CavLancer
This aint fertilizer
it's not so much what we do with all the unneeded people, but what all the unneeded people do with us...
with peak oil there, will come a time when the latest Chinese made TV's will just cost too much in transportation, people just won't have the excess money to spend driving their cars around,the cost of food will rise, as farmers pay more and more for oil
people will not just sit back and say "awhhh sucks I'm obsolete" they will show their brilliance by growing their own food, composting their refuse and getting their shoes repaired by the young fellow around the corner, they will grow food on the verge down the road, establish community gardens, if I'm still around i would probably be making furniture, and competing with the robotic imports, thats not to say their will still not be rich people driving SUV's around, there will be...
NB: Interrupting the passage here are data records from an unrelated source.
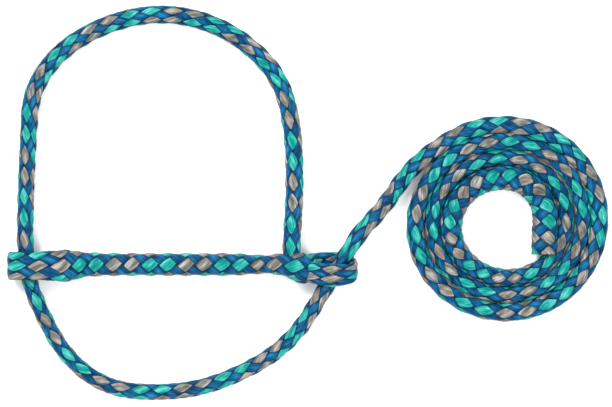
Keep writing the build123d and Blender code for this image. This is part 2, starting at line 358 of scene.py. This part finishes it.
def buried_material():
    """The squeezed rope inside the braid: deep blue, with painted shade in darker cleft lines."""
    material = bpy.data.materials.new("buried_rope")
    material.use_nodes = True
    nodes, links = material.node_tree.nodes, material.node_tree.links
    places = nodes.new("ShaderNodeTexCoord")
    # painted shade: a noise darkens the blue in lines where the rope's clefts would lie in shade
    cleft_shade = nodes.new("ShaderNodeTexNoise")
    cleft_shade.inputs["Scale"].default_value = 260
    cleft_shade.inputs["Detail"].default_value = 3
    links.new(places.outputs["Object"], cleft_shade.inputs["Vector"])
    shades = nodes.new("ShaderNodeValToRGB")
    shades.color_ramp.elements[0].position = 0.35
    shades.color_ramp.elements[0].color = (0.0, 0.008, 0.02, 1)
    shades.color_ramp.elements[1].position = 0.65
    shades.color_ramp.elements[1].color = (0.0, 0.05, 0.12, 1)
    links.new(cleft_shade.outputs["Fac"], shades.inputs["Fac"])
    links.new(shades.outputs["Color"], nodes["Principled BSDF"].inputs["Base Color"])
    nodes["Principled BSDF"].inputs["Roughness"].default_value = 0.6
    return material


BURIED = buried_material()

# ---------------------------------------------------------------- braid


def section(angle, width, height, shown, deep):
    """Places on a flattened round section, at an angle from its top and so deep under its surface."""
    flat = np.maximum(width - height, 0)
    angle = (angle + pi) % (2 * pi) - pi
    front = np.abs(angle) * pi / 2 / shown
    back = pi - (pi - np.abs(angle)) * pi / 2 / (pi - shown)
    angle = np.sign(angle) * np.where(np.abs(angle) < shown, front, back)
    folded = np.minimum(np.abs(angle), pi - np.abs(angle))
    reach = folded * (flat + pi / 2 * height) / (pi / 2)
    bend = np.clip((reach - flat) / height, 0, pi / 2)
    side = np.minimum(reach, flat) + (np.minimum(width, height) - deep) * np.sin(bend)
    up = (height - deep) * np.cos(bend)
    return np.sign(angle) * side, np.where(np.abs(angle) > pi / 2, -up, up)


def strand(line, first, last, index, way, order):
    """Vertices, texture lengths and depth of one strand of the rope, between two stations."""
    part = slice(first, last)
    size, turn, length = line["size"][part], line["turn"][part], line["s"][part]
    roll = line["roll"][part]
    sway = SWAY * sum(np.sin(rate * length + offset * order)
                      for rate, offset in zip(SWAY_RATES, SWAY_OFFSETS))
    waver = -way * WAVER * np.sin(STRANDS * turn)
    middle = 2 * pi * index / STRANDS + roll + sway + way * (turn + size[:, 2] * waver / STRANDS)
    cover = BLUE_COVER if way > 0 else PALE_COVER
    slim = np.minimum(1, size[:, :2].min(axis=1) / ROPE[0])  # strands thin where the rope does
    angle = middle[:, None] + cover * np.cos(AROUND)
    weave = way / 2 * (np.cos(STRANDS * turn)[:, None] + np.cos(STRANDS * (angle - roll[:, None])))
    low = RELIEF * (1 - weave) + THICKNESS / 2 * DROP
    deep = slim[:, None] * low
    shown = line["shown"][part]
    sides, ups = section(angle, size[:, 0][:, None], size[:, 1][:, None], shown[:, None], deep)
    place = (line["centre"][part][:, None, :]
             + ups[:, :, None] * line["up"][part][:, None, :]
             + sides[:, :, None] * line["side"][part][:, None, :])
    # how deep each point lies under the rope's top, which the materials paint as shade
    depth = low / (2 * RELIEF + THICKNESS / 2)
    lengths = np.repeat(length[:, None], SIDES, axis=1) + TEXTURE_OFFSET * order
    return place.reshape(-1, 3), lengths.reshape(-1), depth.reshape(-1)


def braid(name, line, start, end):
    """The rope's eight strands between two lengths along its line, as one mesh with closed strands."""
    first, last = int(round(start / STEP)), int(round(end / STEP))
    rings = min(last, len(line["s"])) - first
    places, lengths, depths, faces, corners, skins = [], [], [], [], [], []
    for order in range(2 * STRANDS):
        way, index = (1 if order < STRANDS else -1), order % STRANDS
        place, length, depth = strand(line, first, first + rings, index, way, order)
        base = len(places) * rings * SIDES
        colour = 0 if way > 0 else 1 + index // 2
        for ring in range(rings - 1):
            for side in range(SIDES):
                low, high = base + ring * SIDES, base + (ring + 1) * SIDES
                step = (side + 1) % SIDES
                faces.append((low + side, low + step, high + step, high + side))
                corners += [side, side + 1, side + 1, side]
                skins.append(colour)
        tip = base + (rings - 1) * SIDES
        faces.append(tuple(base + side for side in reversed(range(SIDES))))
        faces.append(tuple(tip + side for side in range(SIDES)))
        corners += [*reversed(range(SIDES)), *range(SIDES)]
        skins += [colour, colour]
        places.append(place)
        lengths.append(length)
        depths.append(depth)
    mesh = bpy.data.meshes.new(name)
    mesh.from_pydata(np.concatenate(places).tolist(), [], faces)
    for material in COLOURS:
        mesh.materials.append(material)
    mesh.polygons.foreach_set("material_index", skins)
    mesh.polygons.foreach_set("use_smooth", [True] * len(faces))
    spread = mesh.attributes.new("depth", "FLOAT", "POINT")
    spread.data.foreach_set("value", np.concatenate(depths))
    used = np.empty(len(mesh.loops), int)
    mesh.loops.foreach_get("vertex_index", used)
    texture = np.column_stack([np.concatenate(lengths)[used], np.array(corners) / SIDES])
    mesh.uv_layers.new(name="strand").data.foreach_set("uv", texture.ravel())
    mesh.update()
    rope = bpy.data.objects.new(name, mesh)
    bpy.context.scene.collection.objects.link(rope)
    return rope


# ---------------------------------------------------------------- the halter's pieces

DIAMOND = 0.0127  # length of rope from one diamond of a row to the next
LEAD_DIAMOND = 0.0129  # the same in the lead, which is drawn a little longer
SLEEVE_DIAMOND = 0.0108  # over the buried tail
LOOSE_DIAMOND = 0.018  # where the rope is drawn out, in the keeper
SPLICE_DIAMOND = 0.0095  # in the back splice


def counted(first, *stretches):
    """Diamonds gone by along a rope, from stretches of a length and the length of one diamond."""
    pins = [(0, first)]
    for length, diamond in stretches:
        pins.append((pins[-1][0] + length, pins[-1][1] + length / diamond))
    return pins


CROWN_DIAMONDS = counted(1.8, (0.40, DIAMOND))
RUNNING_DIAMONDS = counted(3.2, (0.24, DIAMOND), (0.05, LOOSE_DIAMOND), (0.83, LEAD_DIAMOND),
                           (0.18, SPLICE_DIAMOND))
NOSEBAND_DIAMONDS = counted(-7.1, (0.09, DIAMOND), (0.14, SLEEVE_DIAMOND), (0.05, LOOSE_DIAMOND),
                            (0.03, DIAMOND))
# degrees of roll at lengths along each rope
CROWN_ROLLS = [(0, 0), (0.10, -25), (0.20, -35), (0.30, -80)]
RUNNING_ROLLS = [(0, 0), (0.15, -30), (0.30, -50), (0.50, -25), (0.60, 0), (1.00, 10), (1.25, -20)]
NOSEBAND_ROLLS = [(0.25, 0), (0.275, -35)]
# half the angle of the braid that faces up, in degrees, at lengths along each rope
CROWN_SHOWN = [(0, 95), (0.10, 110), (0.28, 115), (0.32, 95)]
NOSEBAND_SHOWN = [(0, 90), (0.04, 130), (0.075, 130), (0.10, 90), (0.21, 90), (0.225, 120), (0.245, 90),
                  (0.26, 90), (0.27, 52)]

LEFT_CHEEK_POINTS = 5  # of the crown's route; beyond them the rope lies a little flatter
crown_sizes = [ROPE] * LEFT_CHEEK_POINTS + [WIDE] * (len(CROWN_ROUTE) - LEFT_CHEEK_POINTS)
crown_line = rope_line(CROWN_ROUTE, crown_sizes,
                       CROWN_DIAMONDS, CROWN_ROLLS, CROWN_SHOWN)
crown = braid("crown", crown_line, 0, crown_line["s"][-1])
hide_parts("left_cheek", "crown_piece", "right_cheek", "eye_pass")

coil, coil_sizes = coil_points()
running_route = CHIN_ROUTE + LEAD_ROUTE + coil + END_POINTS
running_sizes = ([SLIM] * len(CHIN_ROUTE) + [ROPE] * len(LEAD_ROUTE) + coil_sizes
                 + [coil_sizes[-1]] * len(END_POINTS))
running_line = rope_line(running_route, running_sizes, RUNNING_DIAMONDS, RUNNING_ROLLS)
KEEPER_ENTRY = CHIN_ROUTE[-1]
from_keeper = np.linalg.norm(running_line["centre"] - KEEPER_ENTRY, axis=1)
entry = running_line["s"][int(from_keeper.argmin())]
finish_length = running_line["s"][-1]
chin = braid("chin", running_line, 0, entry + STEP)
lead = braid("lead", running_line, entry, finish_length)
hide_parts("chin_rope")
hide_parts("keeper_pass", "lead_run", "lead_coil", "back_splice")

noseband_line = rope_line([place for place, _ in NOSEBAND_ROUTE], [size for _, size in NOSEBAND_ROUTE],
                          NOSEBAND_DIAMONDS, NOSEBAND_ROLLS, NOSEBAND_SHOWN, side=(0, -1, 0))
noseband = braid("noseband", noseband_line, 0, noseband_line["s"][-1])
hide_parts("noseband_sleeve", "left_eye", "eye_splice", "keeper_loop", "keeper_lock")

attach(noseband, "noseband")
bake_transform(crown)
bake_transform(chin)
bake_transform(lead)

for node in ("buried_tail", "back_splice_core"):
    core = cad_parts[node]
    core.data.materials.clear()
    core.data.materials.append(BURIED)

# ---------------------------------------------------------------- floor and light

FLOOR_SIZE = 6
FLOOR_DROP = 0.0001  # below the halter, so that the two faces don't share a place

bpy.ops.mesh.primitive_plane_add(size=FLOOR_SIZE, location=(0, 0, -FLOOR_DROP))
floor = bpy.context.object
floor.name = "floor"
paper = bpy.data.materials.new("white_paper")
paper.use_nodes = True
paper.node_tree.nodes["Principled BSDF"].inputs["Base Color"].default_value = (0.9, 0.9, 0.9, 1)
paper.node_tree.nodes["Principled BSDF"].inputs["Roughness"].default_value = 0.9
floor.data.materials.append(paper)

world = bpy.data.worlds.new("studio")
bpy.context.scene.world = world
world.use_nodes = True
world.node_tree.nodes["Background"].inputs["Color"].default_value = (1, 1, 1, 1)
world.node_tree.nodes["Background"].inputs["Strength"].default_value = 1.3


def softbox(name, place, size, power):
    """A square lamp that faces the halter."""
    lamp = bpy.data.lights.new(name, "AREA")
    lamp.size = size
    lamp.energy = power
    holder = bpy.data.objects.new(name, lamp)
    holder.location = place
    holder.rotation_euler = (Vector((*VIEW_CENTRE, 0)) - Vector(place)).to_track_quat("-Z", "Y").to_euler()
    bpy.context.scene.collection.objects.link(holder)


softbox("key", (-0.5, 0.7, 1.1), 0.6, 21)
softbox("fill", (0.8, -0.6, 1.2), 0.8, 12)

bpy.context.scene.view_settings.view_transform = "Standard"
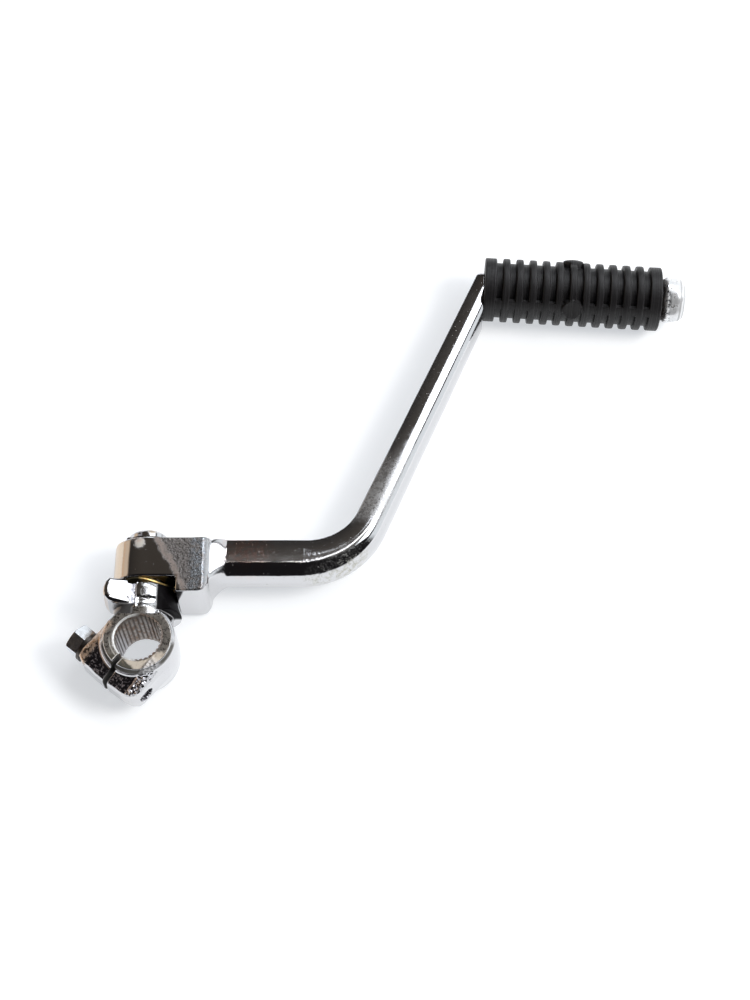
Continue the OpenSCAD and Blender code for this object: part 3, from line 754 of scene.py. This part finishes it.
# ------------------------------------------------------------------ rubber
def rubber():
    ns = []
    gap = (GRIP_L - 2 * BAND_W - RIBS * RIB_W) / (RIBS + 1)
    edge = 0.55
    spans = [(0.0, BAND_W)] + [(BAND_W + gap + i * (RIB_W + gap), BAND_W + gap + i * (RIB_W + gap) + RIB_W) for i in range(RIBS)]
    spans.append((GRIP_L - BAND_W, GRIP_L))
    marks = set()
    for a, b in spans:
        for q in (-0.30, -0.12, 0.0, 0.06, 0.16, 0.3, 0.5, 0.8):
            marks.add(round(a + q, 3))
            marks.add(round(b - q, 3))
        for q in np.linspace(a + 1.0, b - 1.0, 4):
            marks.add(round(float(q), 3))
    for (a, b), (c, d_) in zip(spans[:-1], spans[1:]):
        for q in np.linspace(b + 0.5, c - 0.5, 4):
            marks.add(round(float(q), 3))
    S = np.array(sorted(q for q in marks if 0.0 <= q <= GRIP_L))
    NT = 288
    T = np.arange(NT) * 2 * math.pi / NT
    s, t = np.meshgrid(S, T, indexing="ij")
    r0 = GRIP_R - RIB_D
    h = np.zeros_like(s)
    for i, (a, b) in enumerate(spans):
        # a raised ring with drafted walls and rounded shoulders
        dist = np.minimum(s - a, b - s)
        wall = np.clip(dist / 0.16 + 0.5, 0, 1)
        round_ = np.sqrt(np.clip(1 - (1 - np.clip(dist / edge, 0, 1)) ** 2, 0, 1))
        if i == 0:
            dist2 = b - s
            wall = np.clip(dist2 / 0.16 + 0.5, 0, 1)
            round_ = np.sqrt(np.clip(1 - (1 - np.clip(dist2 / edge, 0, 1)) ** 2, 0, 1))
        if i == len(spans) - 1:
            dist2 = s - a
            wall = np.clip(dist2 / 0.16 + 0.5, 0, 1)
            round_ = np.sqrt(np.clip(1 - (1 - np.clip(dist2 / edge, 0, 1)) ** 2, 0, 1))
        crown = 0.06 * np.clip(dist, 0, 2)
        ring = wall * (RIB_D - 0.45 + 0.45 * round_ + crown * (0 < i < len(spans) - 1))
        h = np.maximum(h, ring)
    # smooth lengthwise bands
    for a in (61, 241):
        c = math.radians(180 + a)
        da = np.abs((t - c + math.pi) % (2 * math.pi) - math.pi) * GRIP_R
        band = (RIB_D - 0.12) * smooth((2.35 - da) / 0.5)
        h = np.maximum(h, band)
    # round pads
    for a in (61, -55, 183):
        c = math.radians(180 + a)
        da = ((t - c + math.pi) % (2 * math.pi) - math.pi) * (GRIP_R + PAD_H)
        rr = np.hypot(da, s - GRIP_L / 2)
        flat = (GRIP_R + PAD_H) / np.maximum(np.cos(da / (GRIP_R + PAD_H)), 0.8)
        pr = PAD_R
        dome = flat - r0 if a != -55 else RIB_D + 1.15 * np.sqrt(np.clip(1 - (rr / pr) ** 2, 0, 1))
        pad = dome * smooth((pr + 0.22 - rr) / 0.5)
        h = np.where(rr < pr + 0.3, np.maximum(h, pad), h)
    # ends rounded
    e_ = np.minimum(s, GRIP_L - s)
    h = h - 0.5 * (1 - np.sqrt(np.clip(1 - (1 - np.clip(e_ / 0.5, 0, 1)) ** 2, 0, 1)))
    R = r0 + h
    ct, st = np.cos(t), np.sin(t)
    # angle runs from straight down towards the far side
    loc_t, loc_z = R * st, -R * ct
    rows = [(S[0], 6.25), (S[0], 9.0)]
    P = []
    def ring_row(sv, rv):
        return np.stack([np.full(NT, sv), rv * np.sin(T), -rv * np.cos(T)], -1)
    P.append(ring_row(0.0, SPIN_R))
    P.append(ring_row(0.0, 9.5))
    P.append(ring_row(0.0, GRIP_R - 0.9))
    for i in range(len(S)):
        P.append(np.stack([np.full(NT, S[i]), loc_t[i], loc_z[i]], -1))
    P.append(ring_row(GRIP_L, GRIP_R - 0.9))
    P.append(ring_row(GRIP_L, 9.5))
    P.append(ring_row(GRIP_L, SPIN_R))
    P = np.array(P)
    k_ = len(P)
    loc = P.reshape(-1, 3)
    # local (s, t, z) to the frame: t is towards the far side
    xy = GP + loc[:, :1] * UP + loc[:, 1:2] * NP
    V = np.c_[xy, loc[:, 2]]
    idx = np.arange(k_ * NT).reshape(k_, NT)
    a = idx[:-1]
    b = idx[1:]
    F = np.stack([a, b, np.roll(b, -1, 1), np.roll(a, -1, 1)], -1).reshape(-1, 4)
    inner = np.stack([idx[-1], idx[0], np.roll(idx[0], -1), np.roll(idx[-1], -1)], -1)
    F = np.concatenate([F, inner])
    return V, F


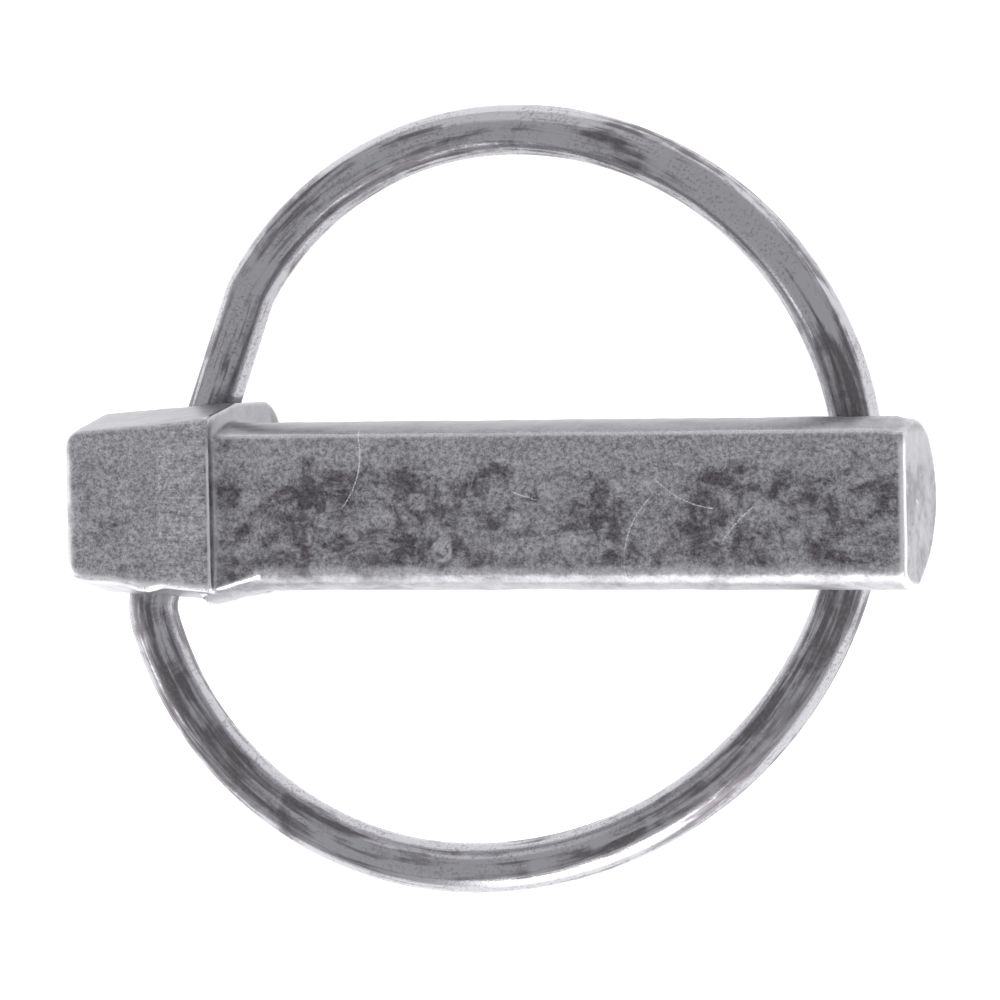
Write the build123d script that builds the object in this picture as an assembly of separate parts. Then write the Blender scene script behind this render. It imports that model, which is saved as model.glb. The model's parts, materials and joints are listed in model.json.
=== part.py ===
from build123d import *
import math
import os

# A lynch pin: a forged D-section pin with a block head, and a spring-wire ring whose two ends
# sit in one slanted bore through the head.
#
# Frame: the origin is where the shank's axis meets the head's shoulder. +X runs along the shank
# to its tip, +Z is the outward normal of the shank's flat, +Y completes the frame.

# --- Driving dimensions, in millimetres and degrees ---

# Shank
shank_diameter = 10.0
shank_length = 42.15
shank_thickness = 7.7  # from the round back to the flat
crisp_corner_radius = 0.3  # the flat's corner on the +Y side
soft_corner_radius = 1.2  # the flat's corner on the -Y side
tip_edge_radius = 0.25

# Head
head_length = 9.25
head_depth = 12.7
head_front_step = 0.8  # how far the head's front stands proud of the flat
head_shift_y = 0.2  # the head sits this far off the shank's axis
shoulder_height = 11.9
shoulder_front_height = 10.3
end_height = 10.7
end_front_height = 8.7
waist_drop = 5.0  # from the head's front to where its flanks are widest
back_corner_radius = 3.0
flank_corner_radius = 1.5
front_corner_radius = 0.5
end_corner_radius = 1.0
neck_fillet_radius = 0.5  # between the shoulder and the shank

# Bore through the head, for the ring's ends
wire_diameter = 3.0
bore_clearance = 0.06  # all round the wire
bore_slant = 20.0  # from +Y towards +X
bore_centre_x = -4.5
bore_depth = 7.5  # below the head's front
mouth_radius = 0.5  # rounding of the bore's two rims

# Ring
ring_far_radius = 24.4  # the side that rests behind the shank
ring_top_radius = 20.85
far_arc_start = -70.0
far_arc_end = 1.5
top_arc_sweep = 110.0
ring_centre_y = 2.4
ring_set_back = 4.8  # from the shank's tip to the wire's centre
ring_gap = 0.15  # between the wire and the shank's back
bend_radius = 3.0  # where the wire turns into the bore
bend_stand_off = 0.8  # from the bore's mouth to the corner of that turn
wire_end_gap = 1.6  # between the wire's two ends, inside the bore

# --- Places worked out from them ---

shank_radius = shank_diameter / 2
flat_z = shank_thickness - shank_radius
head_front_z = flat_z + head_front_step
head_back_z = head_front_z - head_depth
wire_radius = wire_diameter / 2
bore_radius = wire_radius + bore_clearance
bore_z = head_front_z - bore_depth
bore_centre = Vector(bore_centre_x, head_shift_y, bore_z)
slant = math.radians(bore_slant)
bore_direction = Vector(math.sin(slant), math.cos(slant), 0)
neck_reach = 1.02 * shank_radius  # what lies nearer the axis than this belongs to the shank


def shank():
    """The D-section bar, from inside the head to the sheared tip."""
    run_in = head_length / 2
    bar = Plane.YZ * Circle(shank_radius)
    flat_cut = Pos(0, 0, flat_z) * Box(
        4 * shank_length, 4 * shank_radius, 4 * shank_radius, align=(Align.CENTER, Align.CENTER, Align.MIN)
    )
    solid = extrude(bar, shank_length + run_in)
    solid = Pos(-run_in, 0, 0) * solid - flat_cut
    corners = solid.edges().filter_by(Axis.X).filter_by(lambda e: e.center().Z > flat_z - 0.01)
    corners = corners.sort_by(Axis.Y)
    solid = fillet(corners[0], soft_corner_radius)
    crisp = solid.edges().filter_by(Axis.X).sort_by(Axis.Y)[-1]
    solid = fillet(crisp, crisp_corner_radius)
    return fillet(solid.faces().sort_by(Axis.X)[-1].edges(), tip_edge_radius)


def head_section(x, front_height, full_height):
    """The head's outline across X: narrow at the front, widest at its waist, straight to the back."""
    waist_z = head_front_z - waist_drop
    outline = Polyline(
        (front_height / 2, head_front_z),
        (full_height / 2, waist_z),
        (full_height / 2, head_back_z),
        (-full_height / 2, head_back_z),
        (-full_height / 2, waist_z),
        (-front_height / 2, head_front_z),
        close=True,
    )
    return Plane.YZ.offset(x) * (Pos(head_shift_y, 0, 0) * make_face(outline))


def lengthwise(block, z):
    """The block's edges that run from its end to its shoulder at the height z."""
    return block.edges().filter_by(lambda e: abs((e % 0.5).X) > 0.7 and abs(e.center().Z - z) < 0.5)


def head():
    """The tapered block head, without its bore."""
    end = head_section(-head_length, end_front_height, end_height)
    shoulder = head_section(0, shoulder_front_height, shoulder_height)
    block = loft([end, shoulder], ruled=True)
    block = fillet(lengthwise(block, head_back_z), back_corner_radius)
    block = fillet(lengthwise(block, head_front_z - waist_drop), flank_corner_radius)
    end_edges = block.faces().sort_by(Axis.X)[0].edges().filter_by(lambda e: e.center().Z < head_front_z - 0.01)
    block = fillet(end_edges, end_corner_radius)
    front_edges = block.faces().sort_by(Axis.Z)[-1].edges().filter_by(lambda e: e.center().X < -0.01)
    return fillet(front_edges, front_corner_radius)


def bore():
    """The cutter for the slanted through-hole."""
    reach = shoulder_height
    plane = Plane(origin=bore_centre - bore_direction * reach, z_dir=bore_direction)
    return extrude(plane * Circle(bore_radius), 2 * reach)


def mouth_distance(body, direction):
    """How far the bore's centre is from where its axis leaves the head that way."""
    axis = Line(bore_centre, bore_centre + direction * (2 * shoulder_height))
    return sum(edge.length for edge in (body & axis).edges())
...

the allocation of resources will become a major topic of conversation for both the rich (think Czarist Russia) and the poor (think Czarist Russia) and the intellectuals (think Czarist Russia) or maybe France so i don't start the whole Stalinist/evil empire/dictatorship smoke screen
people have been talking about sustainability for ages but people have been too busy consuming to listen, peak humans will force people too listen AND take part in that conversation
while we continue to squander vital resources to have a nice front garden, more than some villages survive on in the third world we are just saying "let them eat cake"
it's not what minimum do people live on, but can we actually afford what we live on now...
Well said. :b:
This can happen a lot more in industrial 1st world countries where a lot of people are off the farms and fisheries. Here in the Philippines many of my neighbors have small rice fields which they work themselves or hire, as do we, and dry their rice in the sun by the side of the highway. Water buffaloes are a common sight in the fields. They grow veggies in their yards...these are the salt of the Earth. In the US most of the farms are huge industrial conglomerates. I've seen tremendous harvesters in a series one after another moving across a vast landscape of wheat in the midwest. Energy is used to mine food almost. When the oil runs out, and this will take longer than anyone thought, all these industrial methods will fail. If the oil becomes more expensive than the food produced then the great industrial farms will break up and the people that want to eat will have to grow their food as in early America. Of course that can sustain many less people. The days of the great distractions, TV, computer games, all energy related entertainment will remain only among the very rich. Take oil out of the equation and everything changes, including fertilizer. There just isn't enough bat crap in the world to replace fertilizer from oil, and natural sources will have to be moved. There is coal for quite a while in the US but the train engines are diesel.
Anyone who says, yes but solar, just doesn't understand that renewable is a very small drop in a very large bucket.
Anyway Graffito, I wandered a bit, but your post is one of the best I've seen. The return to our origins is inevitable.
Sustaining 10 billion people with these methods is impossible.